In fact, a major roadblock to further U.S. action is the Nigerian security forces’ own human rights abuses. U.S. law restricts assistance to militaries that are guilty of violating human rights.

“To the extent that we are seen to be working with people who have carried out bad activities, we are associated with a part of the problem,” Johnnie Carson, who was assistant secretary of state for African affairs until last year, said in a call with reporters.

The ghosts of past U.S. conflicts in Africa are also at the front of the mind. The 1993 military action in Somalia that ended with the deaths of 18 marines began as a humanitarian mission.

The new prominence for Boko Haram in the national consciousness has raised scrutiny of the Obama administration’s decision not to designate the group as a “Foreign Terrorist Organization” until last year.

Carson said part of the reason for the delay was that being targeted by the U.S. could actually help the group.

“There was a concern that putting Boko Haram on the foreign terrorist list would in fact raise its profile, give it greater publicity, give it greater credibility, help in its recruitment and also probably drive more assistance in its direction,” he said.

Asked if the U.S. joining the fight against the group could have similar unintended consequences, Carson said “it remains a concern.”


The White House repeated throughout the week that it is not considering direct U.S. military action, though it has sent military advisers as part of a team to aid the Nigerian government with tasks such as intelligence and hostage negotiation.

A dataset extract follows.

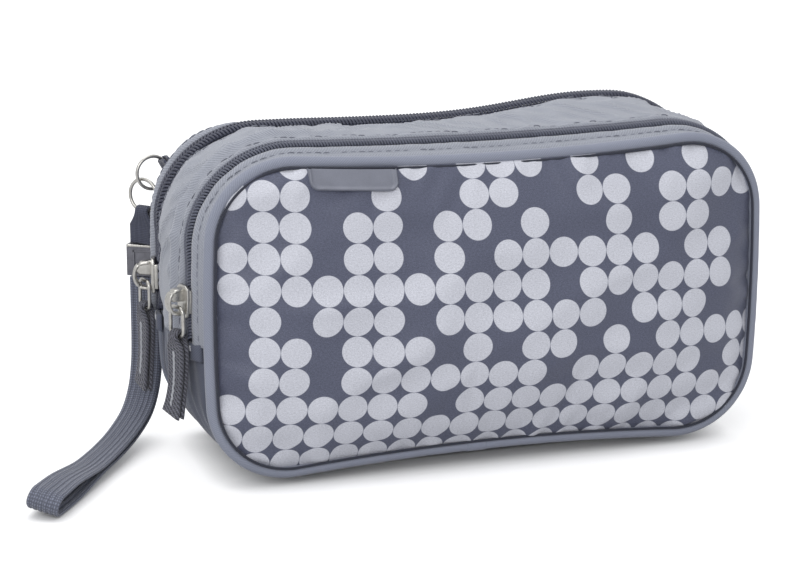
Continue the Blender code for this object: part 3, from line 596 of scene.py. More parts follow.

Though President Obama tends to express reluctance to use military force, looking to avoid quagmires across the world, U.S. troops are playing a role in hunting the warlord Joseph Kony across Central Africa.

In March, the Obama administration sent military aircraft to join the approximately 300 U.S. troops in the search. They are only in an advisory role, though, and are forbidden from engaging Kony’s forces themselves.

Expanding the search beyond a single country’s borders has been key in that fight, said Bronwyn Bruton, deputy director of the Atlantic Council’s Africa Center. The U.S. could play a role in encouraging Cameroon and Niger, which border Nigeria, to increase their efforts against Boko Haram. Bruton indicated U.S. military involvement would be less helpful.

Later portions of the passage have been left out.